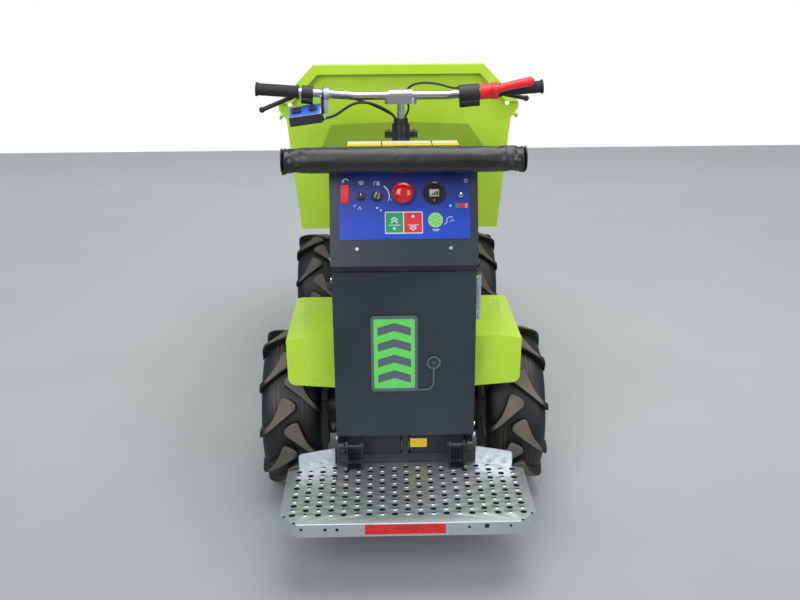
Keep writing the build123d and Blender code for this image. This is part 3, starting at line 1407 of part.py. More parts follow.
def cap_outline(inset):
    """Top of the guard above its ears, its top and sloping sides drawn in by inset."""
    low = ear_top + EDGE_R
    side_in = inset * hypot(1, cap_slope)
    top_half = SKIP_GUARD_W / 2 + cap_slope * inset - side_in
    low_half = SKIP_GUARD_W / 2 + cap_slope * (wall_len - low) - side_in
    with BuildSketch() as cap:
        with BuildLine():
            Polyline(
                (-low_half, low - inset / 100), (-top_half, wall_len - inset), (top_half, wall_len - inset),
                (low_half, low - inset / 100), close=True,
            )
        make_face()
    return cap.sketch


with BuildPart() as skip_guard:
    with BuildSketch(wall_plane.offset(REST + t)):
        add(cap_outline(0))
        add(cap_outline(FOLD_LIP), mode=Mode.SUBTRACT)
    extrude(amount=FOLD_DEPTH)
    with BuildSketch(wall_plane.offset(REST + t)):
        add(cap_outline(t))
    extrude(amount=FOLD_DEPTH - t, mode=Mode.SUBTRACT)
    with BuildSketch(wall_plane.offset(REST)) as plate:
        with BuildLine():
            Polyline(
                (-SKIP_FLOOR_W / 2, 0), (-SKIP_RIM_W / 2, rim_up - SKIP_FLANGE / 2),
                (-SKIP_EAR_W / 2, rim_up + EAR_LOW), (-SKIP_EAR_W / 2, ear_top),
                (-SKIP_GUARD_W / 2, wall_len),
                (SKIP_GUARD_W / 2, wall_len), (SKIP_EAR_W / 2, ear_top), (SKIP_EAR_W / 2, rim_up + EAR_LOW),
                (SKIP_RIM_W / 2, rim_up - SKIP_FLANGE / 2), (SKIP_FLOOR_W / 2, 0), close=True,
            )
        make_face()
        ear_corners = plate.vertices().filter_by(lambda corner: abs(corner.X) > SKIP_EAR_W / 2 - 1)
        fillet(ear_corners, radius=EAR_HIGH / 4)
        with Locations(*[(sx * (SKIP_EAR_W / 2 - EYE_HOLE_IN), rim_up + EYE_HOLE_IN) for sx in (-1, 1)]):
            Circle(EYE_HOLE_R, mode=Mode.SUBTRACT)
    extrude(amount=t)

save(skip_guard.part, "skip_guard")

# channels under the floor, open at the bottom, with the tipping ears inside their front ends
channel_h = SKIP_FLOOR_Z - STAND_TOP_Z - 2 * REST
channel_top = SKIP_FLOOR_Z - REST
with BuildPart() as skip_frame:
    for sx in (-1, 1):
        with BuildSketch(across(CHANNEL_MID_Y - CHANNEL_L / 2)):
            with Locations((sx * CHANNEL_X, channel_top - channel_h / 2)):
                Rectangle(CHANNEL_W, channel_h)
            with Locations((sx * CHANNEL_X, channel_top - channel_h / 2 - CHANNEL_T)):
                Rectangle(CHANNEL_W - 2 * CHANNEL_T, channel_h, mode=Mode.SUBTRACT)
        extrude(amount=-CHANNEL_L)
        with BuildSketch(side(sx * EAR_X)):
            with BuildLine():
                Polyline(
                    (TIP_Y - EAR_REACH, channel_top), (TIP_Y - EAR_REACH, channel_top - channel_h),
                    (TIP_Y - TIP_EYE_R, TIP_Z), (TIP_Y, TIP_Z - TIP_EYE_R), (TIP_Y + TIP_EYE_R, TIP_Z),
                    (TIP_Y + TIP_EYE_R, channel_top - channel_h), (TIP_Y - 46, channel_top), close=True,
                )
            make_face()
            with Locations((TIP_Y, TIP_Z)):
                Circle(TIP_EYE_R)
        extrude(amount=sx * EAR_T)
        with BuildSketch(side(sx * (EAR_X - EAR_T))):
            with Locations((TIP_Y, TIP_Z)):
                Circle(TIP_PIN_R + RUN)
        extrude(amount=sx * 4 * EAR_T, mode=Mode.SUBTRACT)

save(skip_frame.part, "skip_frame")

# ---------------------------------------------------------------- tipping cylinder
run = Vector(0, CYL_EYE_Y - CYL_FOOT_Y, CYL_EYE_Z - CYL_FOOT_Z)
cylinder_axis = Plane(origin=(0, CYL_FOOT_Y, CYL_FOOT_Z), x_dir=(1, 0, 0), z_dir=run)
barrel_l = run.length - CYL_NECK - CYL_SHORT
with BuildPart() as cylinder_barrel:
    with BuildSketch(cylinder_axis):
        Circle(CYL_ROD_R)
    extrude(amount=CYL_NECK + 10)
    with BuildSketch(cylinder_axis.offset(CYL_NECK)):
        Circle(CYL_R)
    extrude(amount=barrel_l)
    # gland nut and the two hose ports
    with BuildSketch(cylinder_axis.offset(CYL_NECK + barrel_l - CYL_ROD_R)):
        Circle(CYL_R + 3)
    extrude(amount=CYL_ROD_R)
    for start in (CYL_NECK + CYL_ROD_R, CYL_NECK + barrel_l - 3 * CYL_ROD_R):
        port = cylinder_axis.from_local_coords((0, 0, start))
        with BuildSketch(Plane(origin=port, z_dir=cylinder_axis.y_dir)):
            RegularPolygon(CYL_ROD_R * 0.7, 6)
        extrude(amount=CYL_R + 8)
    with BuildSketch(cylinder_axis.offset(CYL_NECK + 6)):
        Circle(CYL_ROD_R + RUN)
    extrude(amount=run.length, mode=Mode.SUBTRACT)
    with BuildSketch(side(-FOOT_X + 1)):
        with Locations((CYL_FOOT_Y, CYL_FOOT_Z)):
            Circle(2 * CYL_PIN_R)
    extrude(amount=2 * FOOT_X - 2)
    with BuildSketch(side(-FOOT_X)):
        with Locations((CYL_FOOT_Y, CYL_FOOT_Z)):
            Circle(CYL_PIN_R + RUN)
    extrude(amount=2 * FOOT_X, mode=Mode.SUBTRACT)

save(cylinder_barrel.part, "cylinder_barrel")

with BuildPart() as cylinder_rod:
    with BuildSketch(cylinder_axis.offset(CYL_NECK + 8)):
        Circle(CYL_ROD_R)
    extrude(amount=run.length - CYL_NECK - 8)
    with BuildSketch(side(-FOOT_X)):
        with Locations((CYL_EYE_Y, CYL_EYE_Z)):
            Circle(CYL_EYE_R)
    extrude(amount=2 * FOOT_X)
    with BuildSketch(side(-FOOT_X - 5)):
        with Locations((CYL_EYE_Y, CYL_EYE_Z)):
            Circle(CYL_PIN_R)
    extrude(amount=2 * FOOT_X + 10, mode=Mode.SUBTRACT)

save(cylinder_rod.part, "cylinder_rod")

foot_low = rail_top + REST
with BuildPart() as cylinder_foot:
    with BuildSketch(level(foot_low)):
        with Locations((0, CYL_FOOT_Y)):
            Rectangle(2 * RAIL_X + RAIL_W, FOOT_PLATE_W)
    extrude(amount=FOOT_PLATE_T)
    for sx in (-1, 1):
        with BuildSketch(side(sx * FOOT_X)):
            with Locations((CYL_FOOT_Y, CYL_FOOT_Z)):
                Circle(LUG_PLATE_W / 2)
            with Locations((CYL_FOOT_Y, (CYL_FOOT_Z + foot_low) / 2)):
                Rectangle(LUG_PLATE_W, CYL_FOOT_Z - foot_low)
        extrude(amount=sx * LUG_PLATE_T)
    with BuildSketch(side(-FOOT_X - LUG_PLATE_T - t)):
        with Locations((CYL_FOOT_Y, CYL_FOOT_Z)):
            Circle(CYL_PIN_R)
    extrude(amount=2 * (FOOT_X + LUG_PLATE_T + t))

save(cylinder_foot.part, "cylinder_foot")

with BuildPart() as cylinder_bracket:
    for sx in (-1, 1):
        with BuildSketch(side(sx * BRACKET_X)):
            with Locations((CYL_EYE_Y, CYL_EYE_Z)):
                Circle(LUG_PLATE_W / 2)
            with Locations((CYL_EYE_Y, (CYL_EYE_Z + channel_top) / 2)):
                Rectangle(LUG_PLATE_W, channel_top - CYL_EYE_Z)
        extrude(amount=sx * LUG_PLATE_T)
    with BuildSketch(level(channel_top - FOOT_PLATE_T)):
        with Locations((0, CYL_EYE_Y)):
            Rectangle(2 * (CHANNEL_X - CHANNEL_W / 2) - 2 * CHANNEL_T, FOOT_PLATE_W)
    extrude(amount=FOOT_PLATE_T)

save(cylinder_bracket.part, "cylinder_bracket")

# ---------------------------------------------------------------- cables
cable_low = boot_z + BOOT_H - CABLE_SUNK
gland_end = lean.from_local_coords((0, GLAND_UP, SWITCH_W / 2 + GLAND_L))
mount_face = bar_plane(-232)
housing_face = bar_plane(155)
mount_exit = mount_face.from_local_coords((14.7, -2, 0))
housing_exit = housing_face.from_local_coords((5, 15.5, 0))
# radius, then the route from its outlet down to the boot on the column
cable_routes = [
    (CABLE_R, [
        gland_end, gland_end + lean_out * 22, (-150, -471, 1101), (-121, -468, 1117), (-86, -466, 1117),
        (-56, -464, 1106), (-33, -462, 1092), (-18, -461, 1081), (-12.5, -461, cable_low),
    ]),
    (CABLE_R - 0.5, [
        mount_exit, mount_exit - mount_face.z_dir * 10, (-206, -431, 1138), (-165, -433, 1131),
        (-125, -440, 1124), (-88, -446, 1114), (-58, -448, 1101), (-35, -448, 1089), (-19, -447, 1080),
        (-12.5, -447, cable_low),
    ]),
    (CABLE_R - 0.5, [
        housing_exit, housing_exit - housing_face.z_dir * 16, (112, -446, 1159), (74, -441, 1165),
        (38, -433, 1162), (16, -427, 1147), (14, -422, 1127), (21, -422, 1108), (22, -430, 1092),
        (15, -440, 1082), (10, -444, cable_low),
    ]),
]


def cable(radius, points):
    """Tube along straight runs joined by arcs as large as the runs allow."""
    points = [Vector(*point) for point in points]
    runs = [after - before for before, after in zip(points, points[1:])]
    radii = []
    for before, after in zip(runs, runs[1:]):
        half_turn = radians(before.get_angle(after) / 2)
        radii.append(CORNER_SHARE * min(before.length, after.length) / tan(half_turn))
    with BuildPart() as tube:
        with BuildLine() as route:
            FilletPolyline(*points, radius=radii)
        with BuildSketch(Plane(origin=route.line @ 0, z_dir=route.line % 0)):
            Circle(radius)
        sweep()
    length = sum(edge.length for edge in route.edges())
    fill = tube.part.volume / (length * pi * radius ** 2)
    print("cable", round(length), "mm, corner radii", [round(r) for r in radii], "filled", round(fill, 3))
    return tube.part


with BuildPart() as cables:
    for radius, points in cable_routes:
        add(cable(radius, points))

save(cables.part, "cables")
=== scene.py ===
import bmesh
import bpy
from math import cos, hypot, pi, radians, sin
from mathutils import Matrix, Vector
from mathutils.geometry import delaunay_2d_cdt


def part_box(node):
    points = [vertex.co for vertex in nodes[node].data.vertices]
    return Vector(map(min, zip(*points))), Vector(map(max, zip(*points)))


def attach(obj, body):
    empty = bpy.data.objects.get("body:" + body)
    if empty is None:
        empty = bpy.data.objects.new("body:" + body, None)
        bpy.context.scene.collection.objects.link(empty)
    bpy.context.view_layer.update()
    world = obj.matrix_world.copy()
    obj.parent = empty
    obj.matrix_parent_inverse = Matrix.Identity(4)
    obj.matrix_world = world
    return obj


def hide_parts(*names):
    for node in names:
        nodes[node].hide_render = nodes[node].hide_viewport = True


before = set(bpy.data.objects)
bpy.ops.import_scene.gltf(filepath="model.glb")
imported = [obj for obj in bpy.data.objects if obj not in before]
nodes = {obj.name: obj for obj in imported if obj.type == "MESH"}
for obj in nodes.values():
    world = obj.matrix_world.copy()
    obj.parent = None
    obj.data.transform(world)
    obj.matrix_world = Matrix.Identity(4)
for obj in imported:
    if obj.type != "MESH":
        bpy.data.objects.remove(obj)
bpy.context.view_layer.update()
scene = bpy.context.scene
MM = 0.001


# ---------------------------------------------------------------- shader nodes


def colour(red, green, blue):
    """Linear colour from a paint card's red, green and blue, 0 to 255."""
    def linear(v):
        v /= 255
        return v / 12.92 if v <= 0.04045 else ((v + 0.055) / 1.055) ** 2.4
    return (linear(red), linear(green), linear(blue), 1.0)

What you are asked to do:
Reproduce, exactly as written, the stretch of lines whose first line is the one with "length = sum(edge.length" and whose last line is the one with "if empty is".

Response for this exercise:
    length = sum(edge.length for edge in route.edges())
    fill = tube.part.volume / (length * pi * radius ** 2)
    print("cable", round(length), "mm, corner radii", [round(r) for r in radii], "filled", round(fill, 3))
    return tube.part


with BuildPart() as cables:
    for radius, points in cable_routes:
        add(cable(radius, points))

save(cables.part, "cables")
=== scene.py ===
import bmesh
import bpy
from math import cos, hypot, pi, radians, sin
from mathutils import Matrix, Vector
from mathutils.geometry import delaunay_2d_cdt


def part_box(node):
    points = [vertex.co for vertex in nodes[node].data.vertices]
    return Vector(map(min, zip(*points))), Vector(map(max, zip(*points)))


def attach(obj, body):
    empty = bpy.data.objects.get("body:" + body)
    if empty is None:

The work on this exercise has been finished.